At it's simplest the cost increase in systems is often better equated by the increase of complexity in a system which at the lower bound tends to be a half N^2-N but is often a more significant power law.

So if you add one more component the vulnerabiliy does not rise by 1 but the number of the existing components in the system, unless you excercise skill in segregating components through controled choke points etc to limit the complexity (which is one of the main ways EmSec / TEMPEST gets around the side channel issue with "clock the inputs and outputs").

As for his third rule it's the principle of low hanging fruit and it applies to the whole system not just the crypto algorithm.

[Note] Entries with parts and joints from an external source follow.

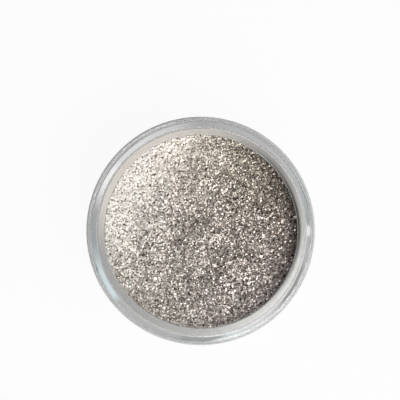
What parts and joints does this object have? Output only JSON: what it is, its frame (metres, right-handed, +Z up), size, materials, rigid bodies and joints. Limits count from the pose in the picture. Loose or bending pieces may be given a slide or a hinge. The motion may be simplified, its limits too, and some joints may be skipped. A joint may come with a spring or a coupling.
{
  "type": "nail glitter pot",
  "caption": "Low round clear pot of loose metallic nail glitter, with a threaded neck, a seal ring on the rim and a clear screw lid that another pot can stand on",
  "frame": {"origin": "centre of the foot ring, on the plane that the pot stands on", "axes": "+Z up along the pot's and the thread's axis; X and Y free, because only the two thread starts break the round shape"},
  "size_m": [0.0392, 0.0392, 0.0207],
  "materials": {
    "clear_body": "polished",
    "glitter": "satin",
    "seal": "matte",
    "clear_lid": "polished"
  },
  "bodies": {
    "pot": {"jar_body": "clear_body", "glitter_fill": "glitter"},
    "seal": {"lid_seal": "seal"},
    "lid": {"lid": "clear_lid"}
  },
  "joints": [
    {"name": "lid_rise", "type": "slide", "parent": "pot", "child": "seal", "axis": [0, 0, 1], "range_m": [0, 0.015]},
    {"name": "lid_turn", "type": "hinge", "parent": "seal", "child": "lid", "pos_m": [0, 0, 0.0182], "axis": [0, 0, 1], "range_deg": [0, 1800]}
  ],
  "couplings": [
    {"joint": "lid_rise", "follows": "lid_turn", "m_per_rad": 0.00047746}
  ]
}
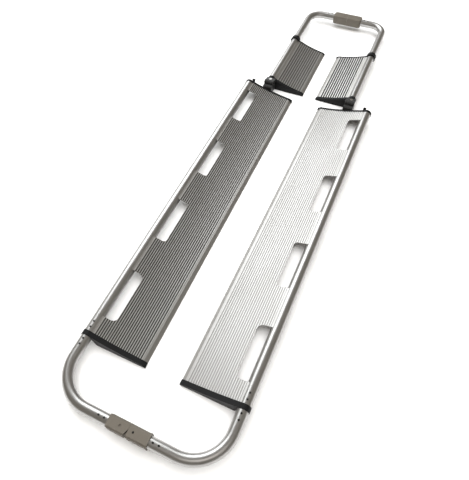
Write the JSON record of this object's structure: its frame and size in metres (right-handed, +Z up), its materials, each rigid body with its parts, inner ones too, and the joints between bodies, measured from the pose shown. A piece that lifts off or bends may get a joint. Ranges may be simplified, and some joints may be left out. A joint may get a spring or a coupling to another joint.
{
  "type": "folding scoop stretcher",
  "caption": "Folding aluminium scoop stretcher with two ribbed deck halves, hand holes, a telescoping folding leg section and end couplings.",
  "frame": {"origin": "on the ground, under the middle of the closed stretcher at its shortest length", "axes": "+Y towards the foot end, +Z up, +X to the half that swings open"},
  "size_m": [0.43, 1.667, 0.048],
  "materials": {
    "tube_aluminium": "satin anodised tube",
    "deck_aluminium": "satin anodised ribbed extrusion",
    "inner_aluminium": "plain drawn tube",
    "black_plastic": "moulded, fine grain",
    "lock_black": "moulded",
    "hinge_grey": "cast and powder coated, dark grey",
    "coupling_grey": "matte taupe-grey coating on a casting",
    "pin_steel": "turned",
    "bright_screw": "polished socket screw",
    "dark_fastener": "dark passivated",
    "spring_steel": "drawn wire",
    "bush_plastic": "low-friction moulding"
  },
  "bodies": {
    "left_half": {"left_side_rail": "tube_aluminium", "left_deck_panel": "deck_aluminium", "left_head_cap": "black_plastic", "left_far_cap": "black_plastic", "left_lock_cover": "black_plastic", "left_lock_cover_screws": "dark_fastener", "left_lock_spring": "spring_steel", "left_head_joiner": "inner_aluminium", "left_head_loop": "tube_aluminium", "left_rail_rivets": "dark_fastener", "left_head_coupling_rivets": "dark_fastener", "head_coupling_left": "coupling_grey", "head_pivot_pin": "dark_fastener"},
    "right_half": {"right_side_rail": "tube_aluminium", "right_deck_panel": "deck_aluminium", "right_head_cap": "black_plastic", "right_far_cap": "black_plastic", "right_lock_cover": "black_plastic", "right_lock_cover_screws": "dark_fastener", "right_lock_spring": "spring_steel", "right_head_joiner": "inner_aluminium", "right_head_loop": "tube_aluminium", "right_rail_rivets": "dark_fastener", "right_head_coupling_rivets": "dark_fastener", "head_coupling_right": "coupling_grey"},
    "left_slide": {"left_slide_tube": "inner_aluminium", "left_slide_bush": "bush_plastic", "left_hinge_fork": "hinge_grey", "left_fork_cross_pin": "pin_steel", "left_hinge_pin": "pin_steel"},
    "right_slide": {"right_slide_tube": "inner_aluminium", "right_slide_bush": "bush_plastic", "right_hinge_fork": "hinge_grey", "right_fork_cross_pin": "pin_steel", "right_hinge_pin": "pin_steel"},
    "left_leg": {"left_hinge_knuckle": "hinge_grey", "left_knuckle_screw": "bright_screw", "left_leg_deck": "deck_aluminium", "left_leg_near_cap": "black_plastic", "left_leg_far_cap": "black_plastic", "left_foot_loop": "tube_aluminium", "left_foot_coupling_rivets": "dark_fastener", "foot_coupling_left": "coupling_grey", "foot_button_spring": "spring_steel"},
    "right_leg": {"right_hinge_knuckle": "hinge_grey", "right_knuckle_screw": "bright_screw", "right_leg_deck": "deck_aluminium", "right_leg_near_cap": "black_plastic", "right_leg_far_cap": "black_plastic", "right_foot_loop": "tube_aluminium", "right_foot_coupling_rivets": "dark_fastener", "foot_coupling_right": "coupling_grey"},
    "left_lock": {"left_lock_slide": "lock_black"},
    "right_lock": {"right_lock_slide": "lock_black"},
    "foot_button": {"foot_latch_plunger": "pin_steel", "foot_release_button": "coupling_grey"}
  },
  "joints": [
    {"name": "halves_swing", "type": "hinge", "parent": "left_half", "child": "right_half", "pos_m": [0.012, -0.817, 0.032], "axis": [0, 0, -1], "range_deg": [0, 20]},
    {"name": "left_slide_out", "type": "slide", "parent": "left_half", "child": "left_slide", "axis": [0, 1, 0], "range_m": [0, 0.343]},
    {"name": "right_slide_out", "type": "slide", "parent": "right_half", "child": "right_slide", "axis": [0, 1, 0], "range_m": [0, 0.343]},
    {"name": "left_leg_fold", "type": "hinge", "parent": "left_slide", "child": "left_leg", "pos_m": [0, 0.352, 0.04], "axis": [1, 0, 0], "range_deg": [0, 178]},
    {"name": "right_leg_fold", "type": "hinge", "parent": "right_slide", "child": "right_leg", "pos_m": [0, 0.352, 0.04], "axis": [1, 0, 0], "range_deg": [0, 178]},
    {"name": "left_lock_pull", "type": "slide", "parent": "left_half", "child": "left_lock", "axis": [-1, 0, 0], "range_m": [0, 0.005], "stiffness_N_per_m": 300, "deforming": ["left_lock_spring"]},
    {"name": "right_lock_pull", "type": "slide", "parent": "right_half", "child": "right_lock", "axis": [1, 0, 0], "range_m": [0, 0.005], "stiffness_N_per_m": 300, "deforming": ["right_lock_spring"]},
    {"name": "foot_button_press", "type": "slide", "parent": "left_leg", "child": "foot_button", "axis": [0, 0, -1], "range_m": [0, 0.007], "stiffness_N_per_m": 500, "deforming": ["foot_button_spring"]}
  ],
  "couplings": [
    {"joint": "right_slide_out", "follows": "left_slide_out", "ratio": 1},
    {"joint": "right_leg_fold", "follows": "left_leg_fold", "ratio": 1}
  ]
}
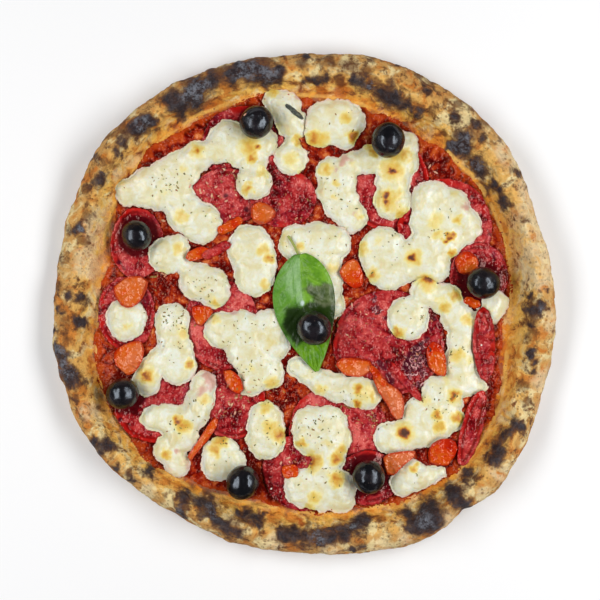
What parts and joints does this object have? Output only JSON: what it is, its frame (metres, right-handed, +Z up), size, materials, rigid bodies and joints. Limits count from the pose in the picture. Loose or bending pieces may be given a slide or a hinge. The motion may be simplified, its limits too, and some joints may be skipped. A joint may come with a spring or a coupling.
{
  "type": "pizza",
  "caption": "Round wood-fired pizza with a puffed, charred crust, tomato sauce, salami slices, melted mozzarella, roasted tomato, black olives and a basil leaf.",
  "frame": {"origin": "on the table, under the middle of the crust", "axes": "+Z up through the pizza, +Y towards the top of the picture and +X towards its right"},
  "size_m": [0.3218, 0.3206, 0.0306],
  "materials": {
    "crust": "matt baked dough",
    "sauce": "moist",
    "salami": "oily",
    "mozzarella": "soft sheen",
    "roasted_tomato": "moist",
    "olive": "glossy",
    "basil": "satin leaf"
  },
  "bodies": {
    "root": {"basil_leaf": "basil", "crust": "crust", "mozzarella_01": "mozzarella", "mozzarella_02": "mozzarella", "mozzarella_03": "mozzarella", "mozzarella_04": "mozzarella", "mozzarella_05": "mozzarella", "mozzarella_06": "mozzarella", "mozzarella_07": "mozzarella", "mozzarella_08": "mozzarella", "mozzarella_09": "mozzarella", "mozzarella_10": "mozzarella", "mozzarella_11": "mozzarella", "mozzarella_12": "mozzarella", "mozzarella_13": "mozzarella", "mozzarella_14": "mozzarella", "mozzarella_15": "mozzarella", "mozzarella_16": "mozzarella", "mozzarella_17": "mozzarella", "mozzarella_18": "mozzarella", "olive_1": "olive", "olive_2": "olive", "olive_3": "olive", "olive_4": "olive", "olive_5": "olive", "olive_6": "olive", "olive_7": "olive", "olive_8": "olive", "salami_01": "salami", "salami_02": "salami", "salami_03": "salami", "salami_04": "salami", "salami_05": "salami", "salami_06": "salami", "salami_07": "salami", "salami_08": "salami", "salami_09": "salami", "salami_10": "salami", "salami_11": "salami", "salami_12": "salami", "salami_13": "salami", "salami_14": "salami", "salami_15": "salami", "salami_16": "salami", "salami_17": "salami", "tomato_01": "roasted_tomato", "tomato_02": "roasted_tomato", "tomato_03": "roasted_tomato", "tomato_04": "roasted_tomato", "tomato_05": "roasted_tomato", "tomato_06": "roasted_tomato", "tomato_07": "roasted_tomato", "tomato_08": "roasted_tomato", "tomato_09": "roasted_tomato", "tomato_10": "roasted_tomato", "tomato_11": "roasted_tomato", "tomato_12": "roasted_tomato", "tomato_13": "roasted_tomato", "tomato_14": "roasted_tomato", "tomato_sauce": "sauce"}
  },
  "joints": []
}
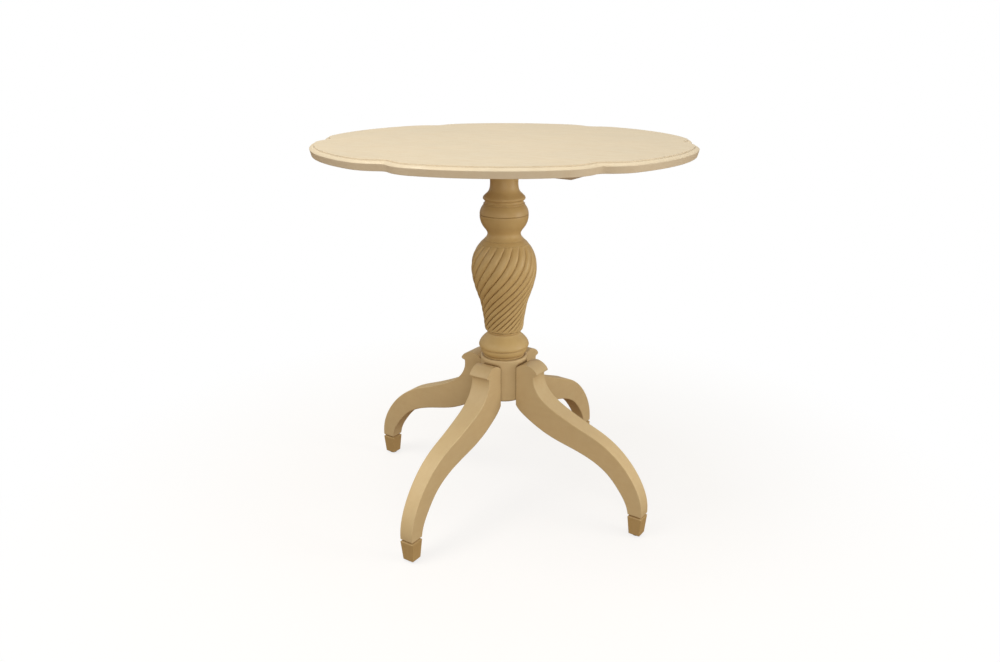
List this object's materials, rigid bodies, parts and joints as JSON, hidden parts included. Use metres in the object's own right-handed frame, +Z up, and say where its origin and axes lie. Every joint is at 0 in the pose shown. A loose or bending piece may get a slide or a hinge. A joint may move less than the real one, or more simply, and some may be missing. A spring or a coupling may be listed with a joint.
{
  "type": "tilt top table",
  "caption": "Painted wooden tilt top table: scalloped round top on a hinged block, turned column with spiral reeding, hub and curved legs ending in square tapered feet.",
  "frame": {"origin": "on the floor under the column's axis, the centre of the bottom of the bounding box", "axes": "+Z up; the four legs point along +X, -X, +Y and -Y; the bearers run along X; the top tilts about an axis parallel to Y near the block's -X edge, so that its +X side rises"},
  "size_m": [0.7148, 0.7062, 0.737],
  "materials": {
    "painted_wood": "satin ivory paint over wood, lightly toned in the recesses",
    "bare_wood": "unfinished hardwood",
    "brass": "aged satin brass",
    "steel": "zinc plated steel",
    "glide_plastic": "dark matt plastic"
  },
  "bodies": {
    "base": {"column": "painted_wood", "column_wedge": "bare_wood", "foot_back": "painted_wood", "foot_dowels": "bare_wood", "foot_front": "painted_wood", "foot_left": "painted_wood", "foot_right": "painted_wood", "glide_back": "glide_plastic", "glide_front": "glide_plastic", "glide_left": "glide_plastic", "glide_right": "glide_plastic", "hub": "painted_wood", "hub_plate": "steel", "hub_screws": "steel", "keeper_plate": "brass", "keeper_screws": "brass", "leg_back": "painted_wood", "leg_front": "painted_wood", "leg_left": "painted_wood", "leg_right": "painted_wood", "pivot_block": "painted_wood", "pivot_pin_back": "steel", "pivot_pin_front": "steel", "pivot_washer_back": "brass", "pivot_washer_front": "brass"},
    "top": {"table_top": "painted_wood", "bearer_front": "painted_wood", "bearer_back": "painted_wood", "bearer_screws": "steel", "pivot_bush_front": "brass", "pivot_bush_back": "brass", "catch_case": "brass", "catch_screws": "brass"},
    "catch": {"catch_bolt": "brass", "catch_knob": "brass"}
  },
  "joints": [
    {"name": "top_tilt", "type": "hinge", "parent": "base", "child": "top", "pos_m": [-0.067, 0, 0.706], "axis": [0, -1, 0], "range_deg": [0, 90]},
    {"name": "catch_slide", "type": "slide", "parent": "top", "child": "catch", "axis": [-1, 0, 0], "range_m": [0, 0.01]}
  ]
}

Code cutters assume from this third rule that one AES implementation is the same as any other except in terms of performance and thus the code does not require further scrutiny.

But the rule glibly deals only with the abstract algorithm and ignores the very real issue of implementation of the algorithm. This blinds code cutters to the dangers of side channels which is where the best attack vectors are in existing systems.

The way to higher asurance systems is by managing complexity correctly in all parts of a system. The methods to achieving this are similar in ethos to that of increasing system availability. And although it has been known for many years to the likes of hardware and safety system engineers, it does not appear to be a concept known to many software system designers and code cutters (or for that matter a large number of security gurus).

Sadly it appears from their recent conferance in Orlando that the NSA are pandering to this view point and ignoring the work of their own alumni such as Brian Snow.